=== Material provided ===

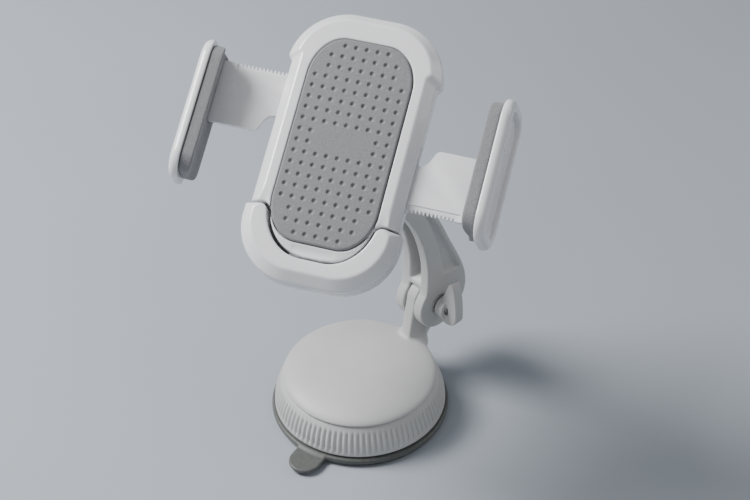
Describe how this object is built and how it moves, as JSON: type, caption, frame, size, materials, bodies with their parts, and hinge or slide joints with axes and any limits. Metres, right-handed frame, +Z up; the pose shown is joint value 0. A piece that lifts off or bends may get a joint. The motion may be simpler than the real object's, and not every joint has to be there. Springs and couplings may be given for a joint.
{
  "type": "car phone mount",
  "caption": "Suction-base phone mount with a twist-lock ring, a hinged arm, a ball joint and a cradle with spring-opened sliding jaws.",
  "frame": {"origin": "centre of the round base, on the surface it stands on", "axes": "+Z up, +Y from the centre of the base towards the hinge lug, +X to the right"},
  "size_m": [0.1241, 0.1163, 0.1712],
  "materials": {
    "gloss_white": "glossy moulded plastic",
    "satin_white": "satin moulded plastic",
    "pad_grey": "fine-grained silicone",
    "cup_grey": "smooth soft rubber",
    "gel": "tacky gel",
    "steel": "plated steel",
    "brass": "turned brass",
    "inner_black": "moulded plastic",
    "acetal": "natural acetal"
  },
  "bodies": {
    "base": {"gel_layer": "gel", "suction_cup": "cup_grey", "base_body": "inner_black", "dome": "satin_white", "dome_screw": "steel", "plunger_spring": "steel"},
    "lock_ring": {"lock_ring": "satin_white"},
    "plunger": {"plunger": "inner_black", "cam_pin": "steel"},
    "arm": {"arm": "satin_white", "hinge_bolt": "steel"},
    "knob": {"hinge_knob": "satin_white", "knob_nut": "brass", "hinge_washer": "steel"},
    "gasket": {"socket_gasket": "inner_black"},
    "nut": {"collar_nut": "satin_white"},
    "cradle": {"rear_cover": "gloss_white", "front_frame": "gloss_white", "grip_pad": "pad_grey", "pinion_screw": "steel", "opening_spring": "steel", "pawl_spring": "steel", "cover_screw_1": "steel", "cover_screw_2": "steel", "cover_screw_3": "steel", "cover_screw_4": "steel"},
    "jaw_left": {"slider_left": "gloss_white", "jaw_shell_left": "gloss_white", "jaw_pad_left": "pad_grey"},
    "jaw_right": {"slider_right": "gloss_white", "jaw_shell_right": "gloss_white", "jaw_pad_right": "pad_grey"},
    "pinion": {"pinion": "acetal"},
    "button": {"release_button": "gloss_white"},
    "pawl": {"pawl": "acetal"}
  },
  "joints": [
    {"name": "lock_ring_turn", "type": "hinge", "parent": "base", "child": "lock_ring", "pos_m": [0, 0, 0.01], "axis": [0, 0, 1], "range_deg": [0, 90]},
    {"name": "plunger_lift", "type": "slide", "parent": "base", "child": "plunger", "axis": [0, 0, 1], "range_m": [0, 0.002], "deforming": ["plunger_spring"]},
    {"name": "arm_tilt", "type": "hinge", "parent": "base", "child": "arm", "pos_m": [0, 0.039, 0.036], "axis": [1, 0, 0], "range_deg": [-60, 40]},
    {"name": "knob_turn", "type": "hinge", "parent": "arm", "child": "knob", "pos_m": [0, 0.039, 0.036], "axis": [1, 0, 0], "range_deg": [-180, 180]},
    {"name": "ball_swing", "type": "hinge", "parent": "arm", "child": "gasket", "pos_m": [0, -0.0002, 0.1252], "axis": [-0.3502, 0.7493, 0.562], "range_deg": [-42, 0]},
    {"name": "ball_lean", "type": "hinge", "parent": "gasket", "child": "nut", "pos_m": [0, -0.0002, 0.1252], "axis": [-0.8708, -0.4815, 0.0994], "range_deg": [-11, 11]},
    {"name": "ball_spin", "type": "hinge", "parent": "nut", "child": "cradle", "pos_m": [0, -0.0002, 0.1252], "axis": [0.3451, -0.4546, 0.8212], "range_deg": [-180, 180]},
    {"name": "jaw_left_slide", "type": "slide", "parent": "cradle", "child": "jaw_left", "axis": [0.8497, 0.5229, -0.0676], "range_m": [0, 0.019]},
    {"name": "jaw_right_slide", "type": "slide", "parent": "cradle", "child": "jaw_right", "axis": [-0.8497, -0.5229, 0.0676], "range_m": [0, 0.019]},
    {"name": "pinion_turn", "type": "hinge", "parent": "cradle", "child": "pinion", "pos_m": [0.00662, -0.00893, 0.14097], "axis": [0.3451, -0.4546, 0.8212], "range_deg": [-259.2, 0]},
    {"name": "button_press", "type": "slide", "parent": "cradle", "child": "button", "axis": [-0.3987, 0.7211, 0.5667], "range_m": [0, 0.001], "stiffness_N_per_m": 900, "springref_m": -0.0008},
    {"name": "pawl_swing", "type": "hinge", "parent": "cradle", "child": "pawl", "pos_m": [0.02229, -0.0249, 0.12554], "axis": [0.3451, -0.4546, 0.8212], "range_deg": [-4.41, 0]}
  ],
  "couplings": [
    {"joint": "plunger_lift", "follows": "lock_ring_turn", "m_per_rad": 0.0012732},
    {"joint": "jaw_right_slide", "follows": "jaw_left_slide", "ratio": 1},
    {"joint": "pinion_turn", "follows": "jaw_left_slide", "rad_per_m": -238.1},
    {"joint": "pawl_swing", "follows": "button_press", "rad_per_m": -76.923}
  ]
}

===

* **Exercise task**: Restate every line of the data word for word.

* **The response**:
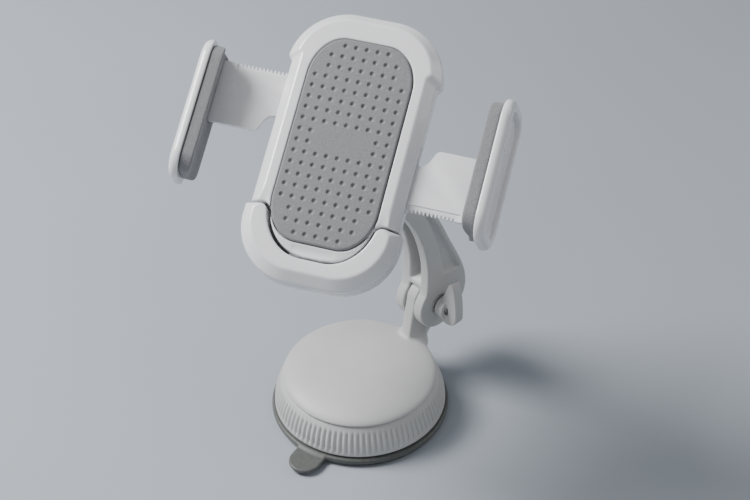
Describe how this object is built and how it moves, as JSON: type, caption, frame, size, materials, bodies with their parts, and hinge or slide joints with axes and any limits. Metres, right-handed frame, +Z up; the pose shown is joint value 0. A piece that lifts off or bends may get a joint. The motion may be simpler than the real object's, and not every joint has to be there. Springs and couplings may be given for a joint.
{
  "type": "car phone mount",
  "caption": "Suction-base phone mount with a twist-lock ring, a hinged arm, a ball joint and a cradle with spring-opened sliding jaws.",
  "frame": {"origin": "centre of the round base, on the surface it stands on", "axes": "+Z up, +Y from the centre of the base towards the hinge lug, +X to the right"},
  "size_m": [0.1241, 0.1163, 0.1712],
  "materials": {
    "gloss_white": "glossy moulded plastic",
    "satin_white": "satin moulded plastic",
    "pad_grey": "fine-grained silicone",
    "cup_grey": "smooth soft rubber",
    "gel": "tacky gel",
    "steel": "plated steel",
    "brass": "turned brass",
    "inner_black": "moulded plastic",
    "acetal": "natural acetal"
  },
  "bodies": {
    "base": {"gel_layer": "gel", "suction_cup": "cup_grey", "base_body": "inner_black", "dome": "satin_white", "dome_screw": "steel", "plunger_spring": "steel"},
    "lock_ring": {"lock_ring": "satin_white"},
    "plunger": {"plunger": "inner_black", "cam_pin": "steel"},
    "arm": {"arm": "satin_white", "hinge_bolt": "steel"},
    "knob": {"hinge_knob": "satin_white", "knob_nut": "brass", "hinge_washer": "steel"},
    "gasket": {"socket_gasket": "inner_black"},
    "nut": {"collar_nut": "satin_white"},
    "cradle": {"rear_cover": "gloss_white", "front_frame": "gloss_white", "grip_pad": "pad_grey", "pinion_screw": "steel", "opening_spring": "steel", "pawl_spring": "steel", "cover_screw_1": "steel", "cover_screw_2": "steel", "cover_screw_3": "steel", "cover_screw_4": "steel"},
    "jaw_left": {"slider_left": "gloss_white", "jaw_shell_left": "gloss_white", "jaw_pad_left": "pad_grey"},
    "jaw_right": {"slider_right": "gloss_white", "jaw_shell_right": "gloss_white", "jaw_pad_right": "pad_grey"},
    "pinion": {"pinion": "acetal"},
    "button": {"release_button": "gloss_white"},
    "pawl": {"pawl": "acetal"}
  },
  "joints": [
    {"name": "lock_ring_turn", "type": "hinge", "parent": "base", "child": "lock_ring", "pos_m": [0, 0, 0.01], "axis": [0, 0, 1], "range_deg": [0, 90]},
    {"name": "plunger_lift", "type": "slide", "parent": "base", "child": "plunger", "axis": [0, 0, 1], "range_m": [0, 0.002], "deforming": ["plunger_spring"]},
    {"name": "arm_tilt", "type": "hinge", "parent": "base", "child": "arm", "pos_m": [0, 0.039, 0.036], "axis": [1, 0, 0], "range_deg": [-60, 40]},
    {"name": "knob_turn", "type": "hinge", "parent": "arm", "child": "knob", "pos_m": [0, 0.039, 0.036], "axis": [1, 0, 0], "range_deg": [-180, 180]},
    {"name": "ball_swing", "type": "hinge", "parent": "arm", "child": "gasket", "pos_m": [0, -0.0002, 0.1252], "axis": [-0.3502, 0.7493, 0.562], "range_deg": [-42, 0]},
    {"name": "ball_lean", "type": "hinge", "parent": "gasket", "child": "nut", "pos_m": [0, -0.0002, 0.1252], "axis": [-0.8708, -0.4815, 0.0994], "range_deg": [-11, 11]},
    {"name": "ball_spin", "type": "hinge", "parent": "nut", "child": "cradle", "pos_m": [0, -0.0002, 0.1252], "axis": [0.3451, -0.4546, 0.8212], "range_deg": [-180, 180]},
    {"name": "jaw_left_slide", "type": "slide", "parent": "cradle", "child": "jaw_left", "axis": [0.8497, 0.5229, -0.0676], "range_m": [0, 0.019]},
    {"name": "jaw_right_slide", "type": "slide", "parent": "cradle", "child": "jaw_right", "axis": [-0.8497, -0.5229, 0.0676], "range_m": [0, 0.019]},
    {"name": "pinion_turn", "type": "hinge", "parent": "cradle", "child": "pinion", "pos_m": [0.00662, -0.00893, 0.14097], "axis": [0.3451, -0.4546, 0.8212], "range_deg": [-259.2, 0]},
    {"name": "button_press", "type": "slide", "parent": "cradle", "child": "button", "axis": [-0.3987, 0.7211, 0.5667], "range_m": [0, 0.001], "stiffness_N_per_m": 900, "springref_m": -0.0008},
    {"name": "pawl_swing", "type": "hinge", "parent": "cradle", "child": "pawl", "pos_m": [0.02229, -0.0249, 0.12554], "axis": [0.3451, -0.4546, 0.8212], "range_deg": [-4.41, 0]}
  ],
  "couplings": [
    {"joint": "plunger_lift", "follows": "lock_ring_turn", "m_per_rad": 0.0012732},
    {"joint": "jaw_right_slide", "follows": "jaw_left_slide", "ratio": 1},
    {"joint": "pinion_turn", "follows": "jaw_left_slide", "rad_per_m": -238.1},
    {"joint": "pawl_swing", "follows": "button_press", "rad_per_m": -76.923}
  ]
}